● **SHORT TASK**: Render the following material again verbatim, leaving nothing out.

● **SUPPLIED DATA**:
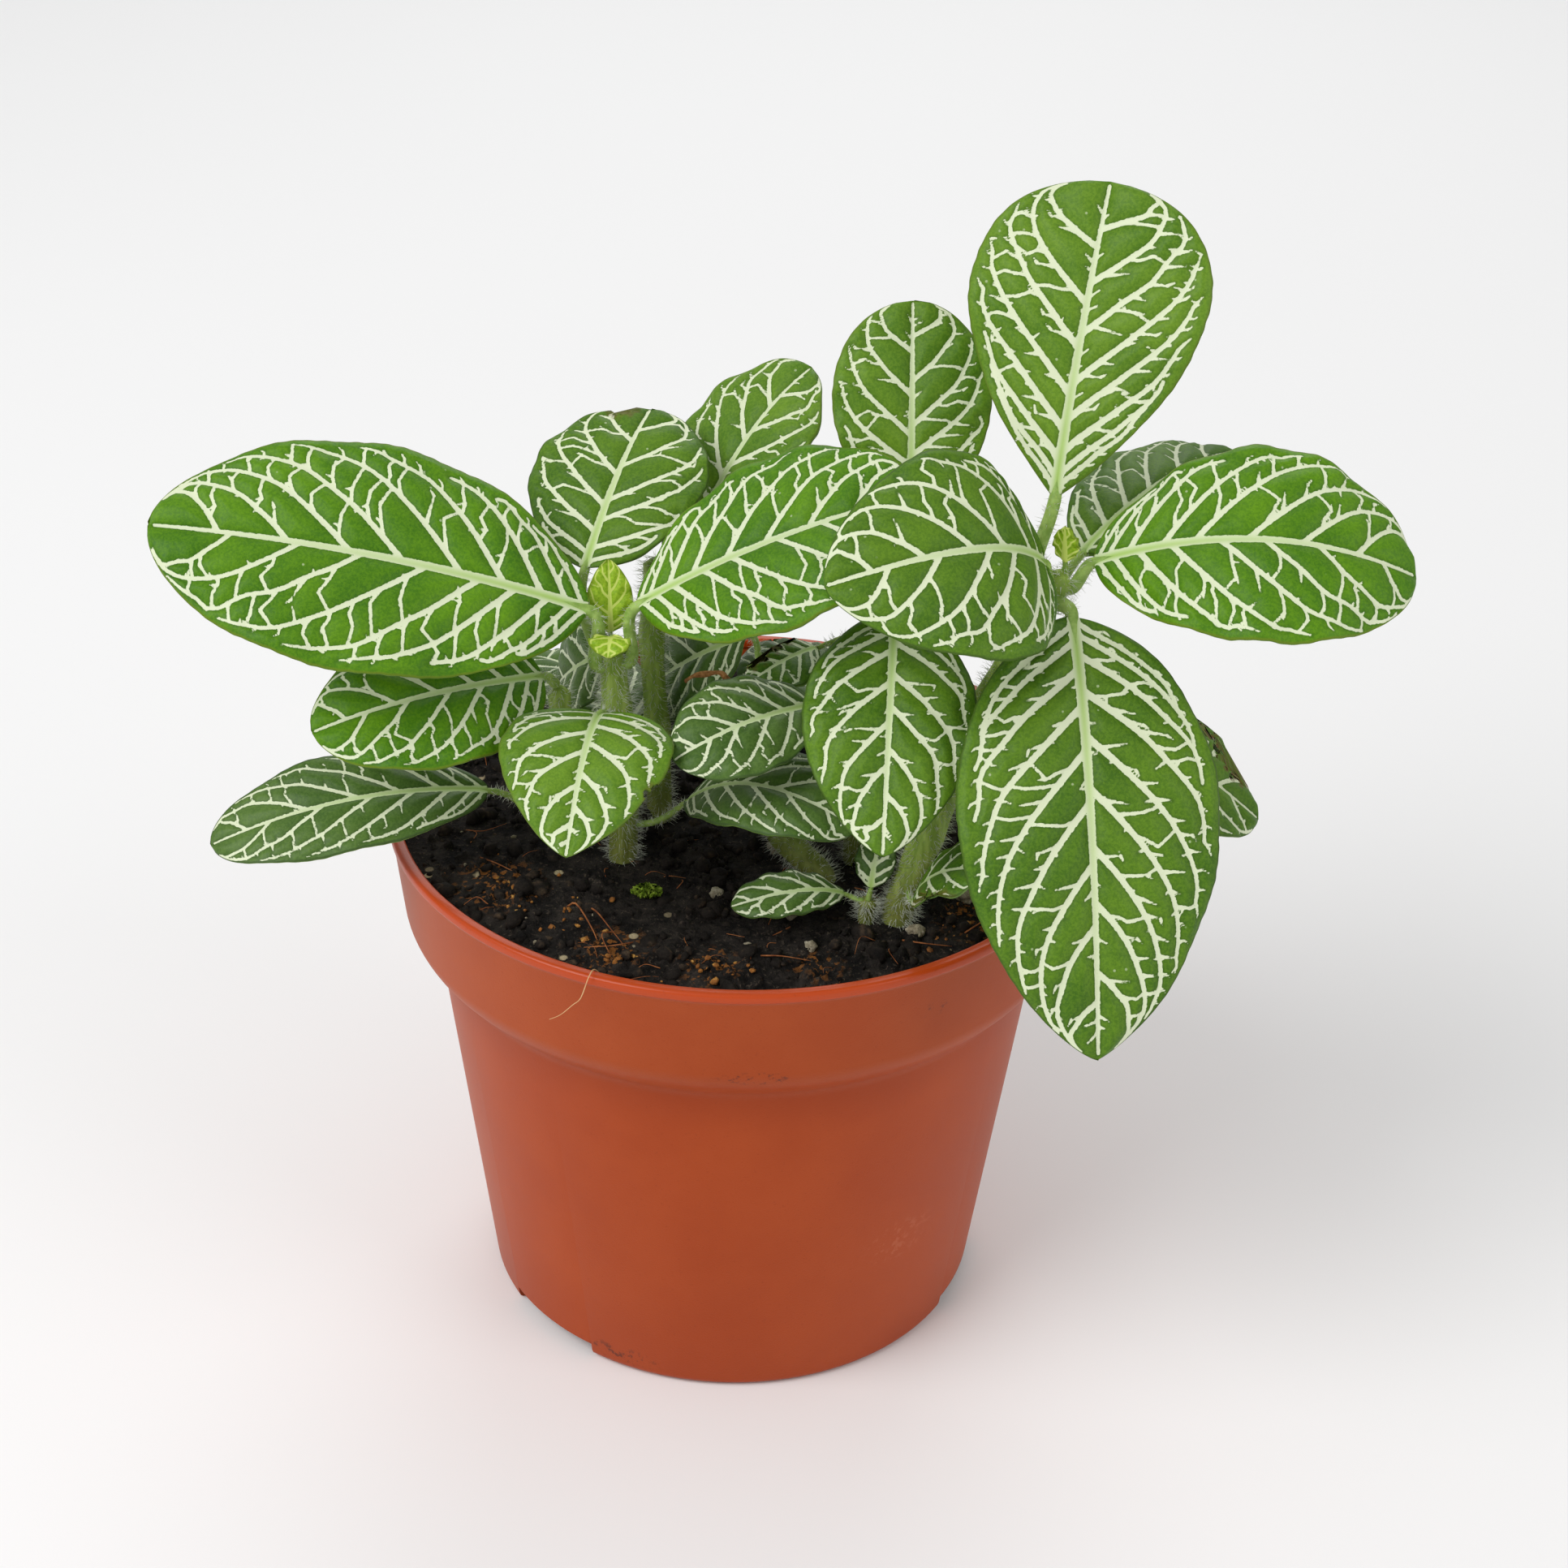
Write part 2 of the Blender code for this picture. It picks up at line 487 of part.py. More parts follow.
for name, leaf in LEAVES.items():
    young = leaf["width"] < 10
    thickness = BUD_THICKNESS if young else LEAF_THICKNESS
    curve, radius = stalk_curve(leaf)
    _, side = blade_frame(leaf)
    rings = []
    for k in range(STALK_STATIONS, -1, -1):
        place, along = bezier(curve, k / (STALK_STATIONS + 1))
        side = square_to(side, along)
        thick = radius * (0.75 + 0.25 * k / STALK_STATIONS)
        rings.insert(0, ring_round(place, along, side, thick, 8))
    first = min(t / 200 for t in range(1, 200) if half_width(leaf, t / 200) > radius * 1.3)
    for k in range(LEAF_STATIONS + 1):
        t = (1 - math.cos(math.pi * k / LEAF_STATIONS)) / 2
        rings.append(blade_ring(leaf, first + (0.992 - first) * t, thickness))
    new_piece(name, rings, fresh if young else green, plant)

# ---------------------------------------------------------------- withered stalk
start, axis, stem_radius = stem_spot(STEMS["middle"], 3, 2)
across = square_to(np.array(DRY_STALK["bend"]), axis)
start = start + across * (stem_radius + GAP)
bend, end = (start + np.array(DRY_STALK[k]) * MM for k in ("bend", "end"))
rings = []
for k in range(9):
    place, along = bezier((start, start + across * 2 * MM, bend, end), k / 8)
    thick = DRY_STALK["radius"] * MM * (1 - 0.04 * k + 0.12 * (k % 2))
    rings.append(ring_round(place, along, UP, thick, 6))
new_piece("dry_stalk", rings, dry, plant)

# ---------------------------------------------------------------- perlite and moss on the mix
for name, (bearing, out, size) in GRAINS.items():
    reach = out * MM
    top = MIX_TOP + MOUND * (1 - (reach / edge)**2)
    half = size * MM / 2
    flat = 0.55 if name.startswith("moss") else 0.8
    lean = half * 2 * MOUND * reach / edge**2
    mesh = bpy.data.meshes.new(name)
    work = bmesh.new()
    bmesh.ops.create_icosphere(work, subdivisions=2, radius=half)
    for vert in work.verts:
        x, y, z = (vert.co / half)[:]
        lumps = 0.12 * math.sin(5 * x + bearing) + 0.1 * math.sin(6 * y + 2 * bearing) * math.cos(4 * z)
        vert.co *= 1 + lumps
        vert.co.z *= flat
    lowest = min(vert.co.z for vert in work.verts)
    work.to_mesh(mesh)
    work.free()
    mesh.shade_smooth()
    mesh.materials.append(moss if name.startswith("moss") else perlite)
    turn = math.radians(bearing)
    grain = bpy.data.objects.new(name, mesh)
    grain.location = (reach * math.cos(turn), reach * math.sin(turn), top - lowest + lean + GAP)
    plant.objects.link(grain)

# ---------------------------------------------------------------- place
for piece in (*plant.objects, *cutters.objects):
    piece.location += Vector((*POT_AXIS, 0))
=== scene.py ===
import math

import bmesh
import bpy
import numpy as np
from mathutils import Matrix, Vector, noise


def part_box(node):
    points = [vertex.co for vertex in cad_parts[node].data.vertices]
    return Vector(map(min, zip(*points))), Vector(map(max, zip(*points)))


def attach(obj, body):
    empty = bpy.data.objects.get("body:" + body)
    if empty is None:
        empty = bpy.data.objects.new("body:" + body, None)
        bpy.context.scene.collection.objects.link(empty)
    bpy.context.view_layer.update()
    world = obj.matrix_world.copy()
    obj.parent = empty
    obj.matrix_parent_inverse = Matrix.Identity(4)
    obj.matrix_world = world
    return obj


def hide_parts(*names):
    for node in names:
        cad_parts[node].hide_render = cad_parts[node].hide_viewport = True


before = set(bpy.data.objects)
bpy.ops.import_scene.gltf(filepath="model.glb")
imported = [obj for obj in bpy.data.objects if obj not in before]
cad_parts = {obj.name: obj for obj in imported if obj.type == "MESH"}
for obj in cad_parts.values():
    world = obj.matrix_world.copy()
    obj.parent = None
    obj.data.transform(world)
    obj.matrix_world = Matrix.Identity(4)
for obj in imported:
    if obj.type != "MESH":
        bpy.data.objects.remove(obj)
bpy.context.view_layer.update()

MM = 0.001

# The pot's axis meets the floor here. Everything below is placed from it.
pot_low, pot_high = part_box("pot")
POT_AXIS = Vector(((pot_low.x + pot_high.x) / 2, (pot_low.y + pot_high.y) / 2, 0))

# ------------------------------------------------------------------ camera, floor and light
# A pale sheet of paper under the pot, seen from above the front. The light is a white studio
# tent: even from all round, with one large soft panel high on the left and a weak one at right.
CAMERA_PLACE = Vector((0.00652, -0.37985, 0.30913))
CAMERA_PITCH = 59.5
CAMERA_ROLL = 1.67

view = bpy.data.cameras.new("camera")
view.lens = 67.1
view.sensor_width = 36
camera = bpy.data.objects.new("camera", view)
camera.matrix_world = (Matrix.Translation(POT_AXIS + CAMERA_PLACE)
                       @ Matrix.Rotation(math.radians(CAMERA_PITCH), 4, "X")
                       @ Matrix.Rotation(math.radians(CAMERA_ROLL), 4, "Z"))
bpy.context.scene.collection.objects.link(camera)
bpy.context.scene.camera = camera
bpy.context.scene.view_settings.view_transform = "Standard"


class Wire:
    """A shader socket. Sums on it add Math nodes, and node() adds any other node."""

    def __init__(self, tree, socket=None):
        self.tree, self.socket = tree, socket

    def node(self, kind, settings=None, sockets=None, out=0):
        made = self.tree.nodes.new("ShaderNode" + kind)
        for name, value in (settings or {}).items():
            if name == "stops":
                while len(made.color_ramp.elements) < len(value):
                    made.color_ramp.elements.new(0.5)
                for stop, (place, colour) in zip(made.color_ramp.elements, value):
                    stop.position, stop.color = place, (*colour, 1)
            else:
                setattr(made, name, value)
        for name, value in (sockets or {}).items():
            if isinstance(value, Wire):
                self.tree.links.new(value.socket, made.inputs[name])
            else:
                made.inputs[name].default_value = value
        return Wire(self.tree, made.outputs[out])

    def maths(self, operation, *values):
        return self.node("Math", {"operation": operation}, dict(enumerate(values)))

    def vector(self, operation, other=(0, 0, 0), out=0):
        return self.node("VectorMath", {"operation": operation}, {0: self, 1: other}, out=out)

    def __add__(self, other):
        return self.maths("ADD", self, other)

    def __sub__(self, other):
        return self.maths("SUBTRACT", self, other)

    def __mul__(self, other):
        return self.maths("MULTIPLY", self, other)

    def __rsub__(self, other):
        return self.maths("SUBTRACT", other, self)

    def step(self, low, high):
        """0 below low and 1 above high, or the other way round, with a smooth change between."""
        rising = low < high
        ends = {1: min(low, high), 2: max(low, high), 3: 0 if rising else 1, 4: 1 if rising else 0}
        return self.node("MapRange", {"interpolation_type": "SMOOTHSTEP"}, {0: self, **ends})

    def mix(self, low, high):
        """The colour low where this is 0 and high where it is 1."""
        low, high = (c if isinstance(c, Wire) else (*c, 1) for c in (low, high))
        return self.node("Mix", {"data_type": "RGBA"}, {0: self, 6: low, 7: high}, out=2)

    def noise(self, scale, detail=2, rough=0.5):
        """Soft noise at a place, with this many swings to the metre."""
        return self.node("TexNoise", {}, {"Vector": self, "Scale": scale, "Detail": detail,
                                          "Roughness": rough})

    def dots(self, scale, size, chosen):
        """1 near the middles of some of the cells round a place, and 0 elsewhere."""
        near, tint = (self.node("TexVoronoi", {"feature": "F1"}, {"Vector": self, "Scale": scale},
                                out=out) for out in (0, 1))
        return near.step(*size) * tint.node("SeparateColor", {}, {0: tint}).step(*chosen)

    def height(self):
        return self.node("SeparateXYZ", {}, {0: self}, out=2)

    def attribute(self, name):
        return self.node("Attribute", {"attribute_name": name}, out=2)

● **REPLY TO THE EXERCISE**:
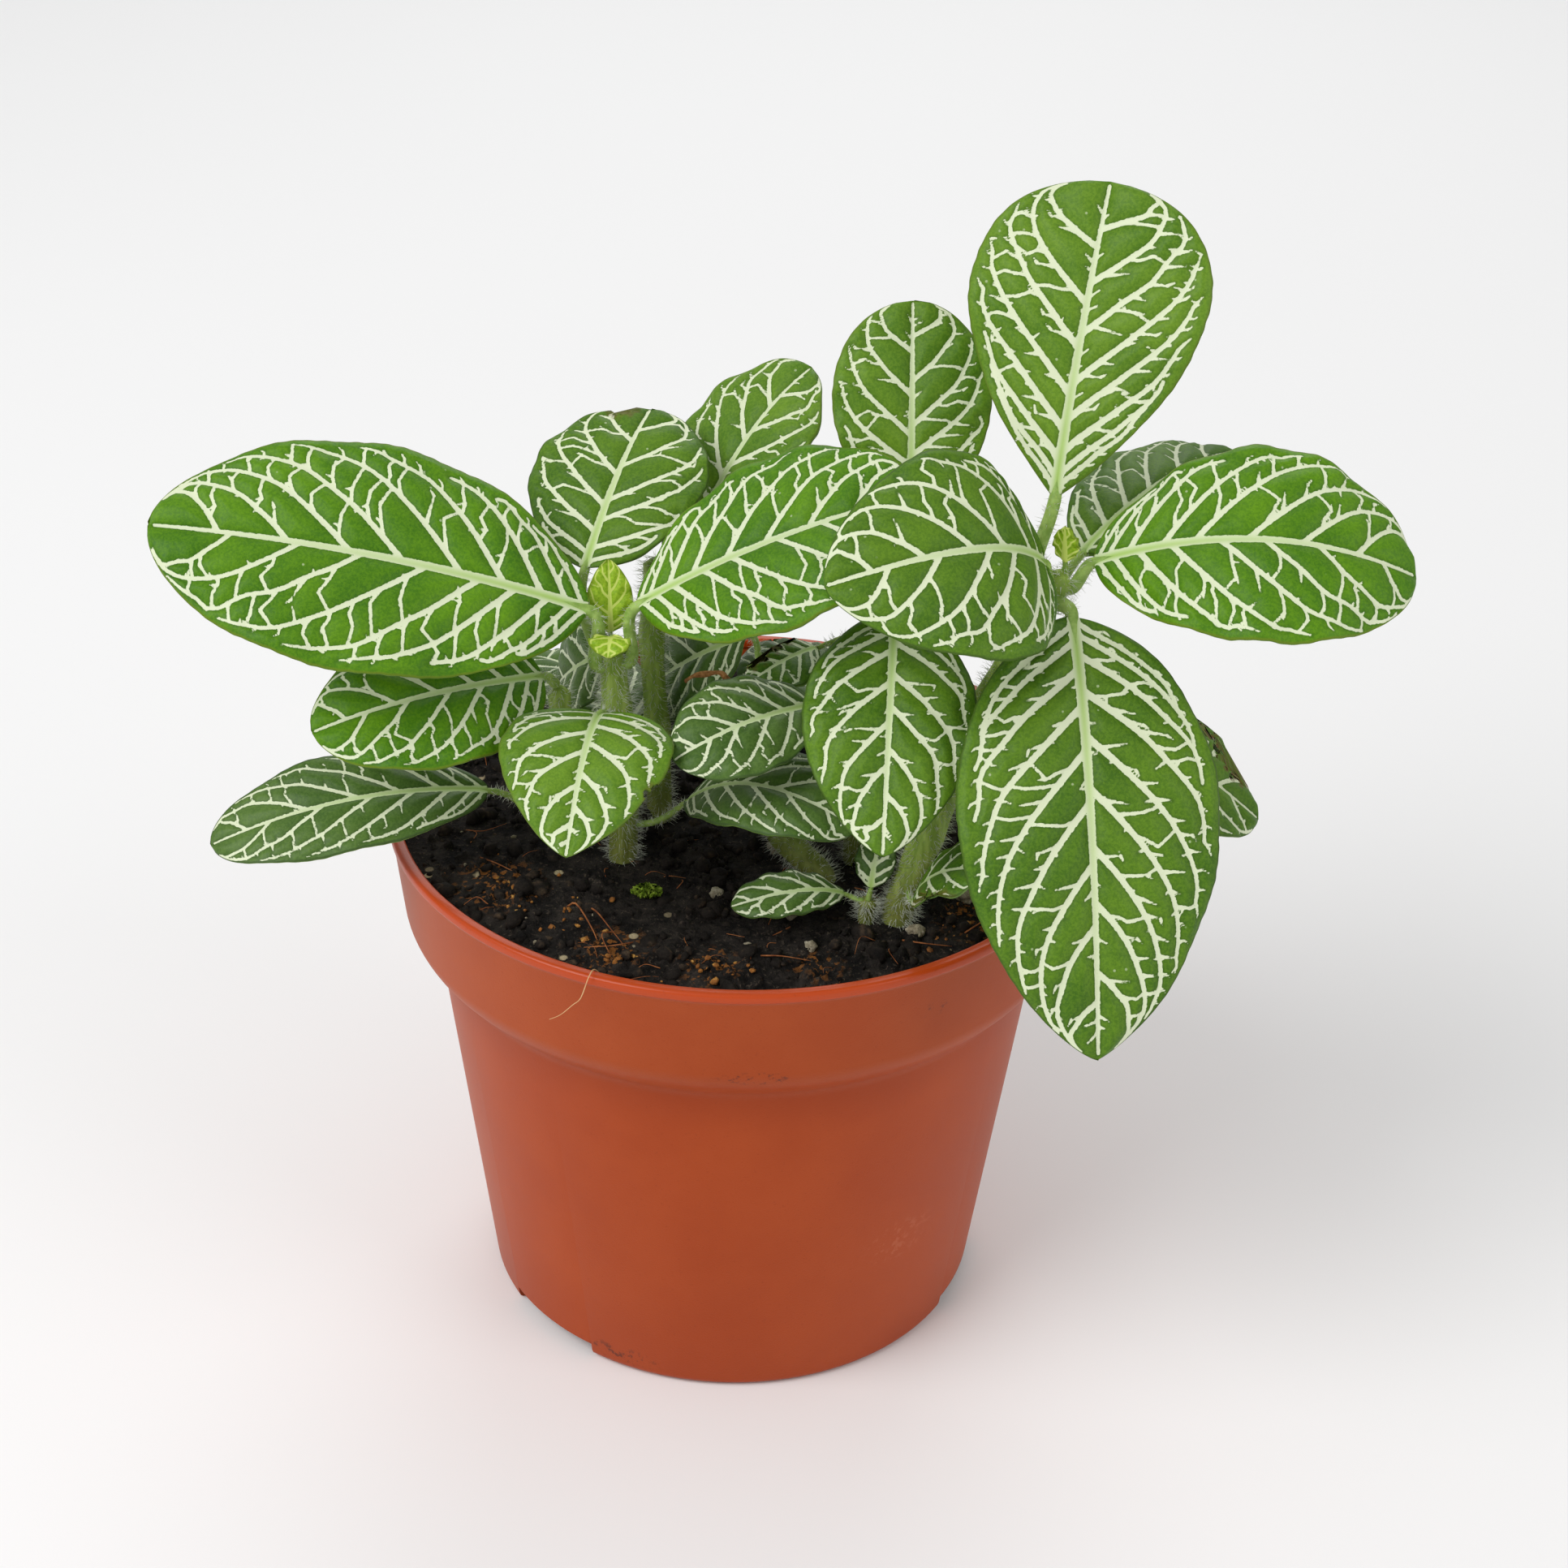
Write part 2 of the Blender code for this picture. It picks up at line 487 of part.py. More parts follow.
for name, leaf in LEAVES.items():
    young = leaf["width"] < 10
    thickness = BUD_THICKNESS if young else LEAF_THICKNESS
    curve, radius = stalk_curve(leaf)
    _, side = blade_frame(leaf)
    rings = []
    for k in range(STALK_STATIONS, -1, -1):
        place, along = bezier(curve, k / (STALK_STATIONS + 1))
        side = square_to(side, along)
        thick = radius * (0.75 + 0.25 * k / STALK_STATIONS)
        rings.insert(0, ring_round(place, along, side, thick, 8))
    first = min(t / 200 for t in range(1, 200) if half_width(leaf, t / 200) > radius * 1.3)
    for k in range(LEAF_STATIONS + 1):
        t = (1 - math.cos(math.pi * k / LEAF_STATIONS)) / 2
        rings.append(blade_ring(leaf, first + (0.992 - first) * t, thickness))
    new_piece(name, rings, fresh if young else green, plant)

# ---------------------------------------------------------------- withered stalk
start, axis, stem_radius = stem_spot(STEMS["middle"], 3, 2)
across = square_to(np.array(DRY_STALK["bend"]), axis)
start = start + across * (stem_radius + GAP)
bend, end = (start + np.array(DRY_STALK[k]) * MM for k in ("bend", "end"))
rings = []
for k in range(9):
    place, along = bezier((start, start + across * 2 * MM, bend, end), k / 8)
    thick = DRY_STALK["radius"] * MM * (1 - 0.04 * k + 0.12 * (k % 2))
    rings.append(ring_round(place, along, UP, thick, 6))
new_piece("dry_stalk", rings, dry, plant)

# ---------------------------------------------------------------- perlite and moss on the mix
for name, (bearing, out, size) in GRAINS.items():
    reach = out * MM
    top = MIX_TOP + MOUND * (1 - (reach / edge)**2)
    half = size * MM / 2
    flat = 0.55 if name.startswith("moss") else 0.8
    lean = half * 2 * MOUND * reach / edge**2
    mesh = bpy.data.meshes.new(name)
    work = bmesh.new()
    bmesh.ops.create_icosphere(work, subdivisions=2, radius=half)
    for vert in work.verts:
        x, y, z = (vert.co / half)[:]
        lumps = 0.12 * math.sin(5 * x + bearing) + 0.1 * math.sin(6 * y + 2 * bearing) * math.cos(4 * z)
        vert.co *= 1 + lumps
        vert.co.z *= flat
    lowest = min(vert.co.z for vert in work.verts)
    work.to_mesh(mesh)
    work.free()
    mesh.shade_smooth()
    mesh.materials.append(moss if name.startswith("moss") else perlite)
    turn = math.radians(bearing)
    grain = bpy.data.objects.new(name, mesh)
    grain.location = (reach * math.cos(turn), reach * math.sin(turn), top - lowest + lean + GAP)
    plant.objects.link(grain)

# ---------------------------------------------------------------- place
for piece in (*plant.objects, *cutters.objects):
    piece.location += Vector((*POT_AXIS, 0))
=== scene.py ===
import math

import bmesh
import bpy
import numpy as np
from mathutils import Matrix, Vector, noise


def part_box(node):
    points = [vertex.co for vertex in cad_parts[node].data.vertices]
    return Vector(map(min, zip(*points))), Vector(map(max, zip(*points)))


def attach(obj, body):
    empty = bpy.data.objects.get("body:" + body)
    if empty is None:
        empty = bpy.data.objects.new("body:" + body, None)
        bpy.context.scene.collection.objects.link(empty)
    bpy.context.view_layer.update()
    world = obj.matrix_world.copy()
    obj.parent = empty
    obj.matrix_parent_inverse = Matrix.Identity(4)
    obj.matrix_world = world
    return obj


def hide_parts(*names):
    for node in names:
        cad_parts[node].hide_render = cad_parts[node].hide_viewport = True


before = set(bpy.data.objects)
bpy.ops.import_scene.gltf(filepath="model.glb")
imported = [obj for obj in bpy.data.objects if obj not in before]
cad_parts = {obj.name: obj for obj in imported if obj.type == "MESH"}
for obj in cad_parts.values():
    world = obj.matrix_world.copy()
    obj.parent = None
    obj.data.transform(world)
    obj.matrix_world = Matrix.Identity(4)
for obj in imported:
    if obj.type != "MESH":
        bpy.data.objects.remove(obj)
bpy.context.view_layer.update()

MM = 0.001

# The pot's axis meets the floor here. Everything below is placed from it.
pot_low, pot_high = part_box("pot")
POT_AXIS = Vector(((pot_low.x + pot_high.x) / 2, (pot_low.y + pot_high.y) / 2, 0))

# ------------------------------------------------------------------ camera, floor and light
# A pale sheet of paper under the pot, seen from above the front. The light is a white studio
# tent: even from all round, with one large soft panel high on the left and a weak one at right.
CAMERA_PLACE = Vector((0.00652, -0.37985, 0.30913))
CAMERA_PITCH = 59.5
CAMERA_ROLL = 1.67

view = bpy.data.cameras.new("camera")
view.lens = 67.1
view.sensor_width = 36
camera = bpy.data.objects.new("camera", view)
camera.matrix_world = (Matrix.Translation(POT_AXIS + CAMERA_PLACE)
                       @ Matrix.Rotation(math.radians(CAMERA_PITCH), 4, "X")
                       @ Matrix.Rotation(math.radians(CAMERA_ROLL), 4, "Z"))
bpy.context.scene.collection.objects.link(camera)
bpy.context.scene.camera = camera
bpy.context.scene.view_settings.view_transform = "Standard"


class Wire:
    """A shader socket. Sums on it add Math nodes, and node() adds any other node."""

    def __init__(self, tree, socket=None):
        self.tree, self.socket = tree, socket

    def node(self, kind, settings=None, sockets=None, out=0):
        made = self.tree.nodes.new("ShaderNode" + kind)
        for name, value in (settings or {}).items():
            if name == "stops":
                while len(made.color_ramp.elements) < len(value):
                    made.color_ramp.elements.new(0.5)
                for stop, (place, colour) in zip(made.color_ramp.elements, value):
                    stop.position, stop.color = place, (*colour, 1)
            else:
                setattr(made, name, value)
        for name, value in (sockets or {}).items():
            if isinstance(value, Wire):
                self.tree.links.new(value.socket, made.inputs[name])
            else:
                made.inputs[name].default_value = value
        return Wire(self.tree, made.outputs[out])

    def maths(self, operation, *values):
        return self.node("Math", {"operation": operation}, dict(enumerate(values)))

    def vector(self, operation, other=(0, 0, 0), out=0):
        return self.node("VectorMath", {"operation": operation}, {0: self, 1: other}, out=out)

    def __add__(self, other):
        return self.maths("ADD", self, other)

    def __sub__(self, other):
        return self.maths("SUBTRACT", self, other)

    def __mul__(self, other):
        return self.maths("MULTIPLY", self, other)

    def __rsub__(self, other):
        return self.maths("SUBTRACT", other, self)

    def step(self, low, high):
        """0 below low and 1 above high, or the other way round, with a smooth change between."""
        rising = low < high
        ends = {1: min(low, high), 2: max(low, high), 3: 0 if rising else 1, 4: 1 if rising else 0}
        return self.node("MapRange", {"interpolation_type": "SMOOTHSTEP"}, {0: self, **ends})

    def mix(self, low, high):
        """The colour low where this is 0 and high where it is 1."""
        low, high = (c if isinstance(c, Wire) else (*c, 1) for c in (low, high))
        return self.node("Mix", {"data_type": "RGBA"}, {0: self, 6: low, 7: high}, out=2)

    def noise(self, scale, detail=2, rough=0.5):
        """Soft noise at a place, with this many swings to the metre."""
        return self.node("TexNoise", {}, {"Vector": self, "Scale": scale, "Detail": detail,
                                          "Roughness": rough})

    def dots(self, scale, size, chosen):
        """1 near the middles of some of the cells round a place, and 0 elsewhere."""
        near, tint = (self.node("TexVoronoi", {"feature": "F1"}, {"Vector": self, "Scale": scale},
                                out=out) for out in (0, 1))
        return near.step(*size) * tint.node("SeparateColor", {}, {0: tint}).step(*chosen)

    def height(self):
        return self.node("SeparateXYZ", {}, {0: self}, out=2)

    def attribute(self, name):
        return self.node("Attribute", {"attribute_name": name}, out=2)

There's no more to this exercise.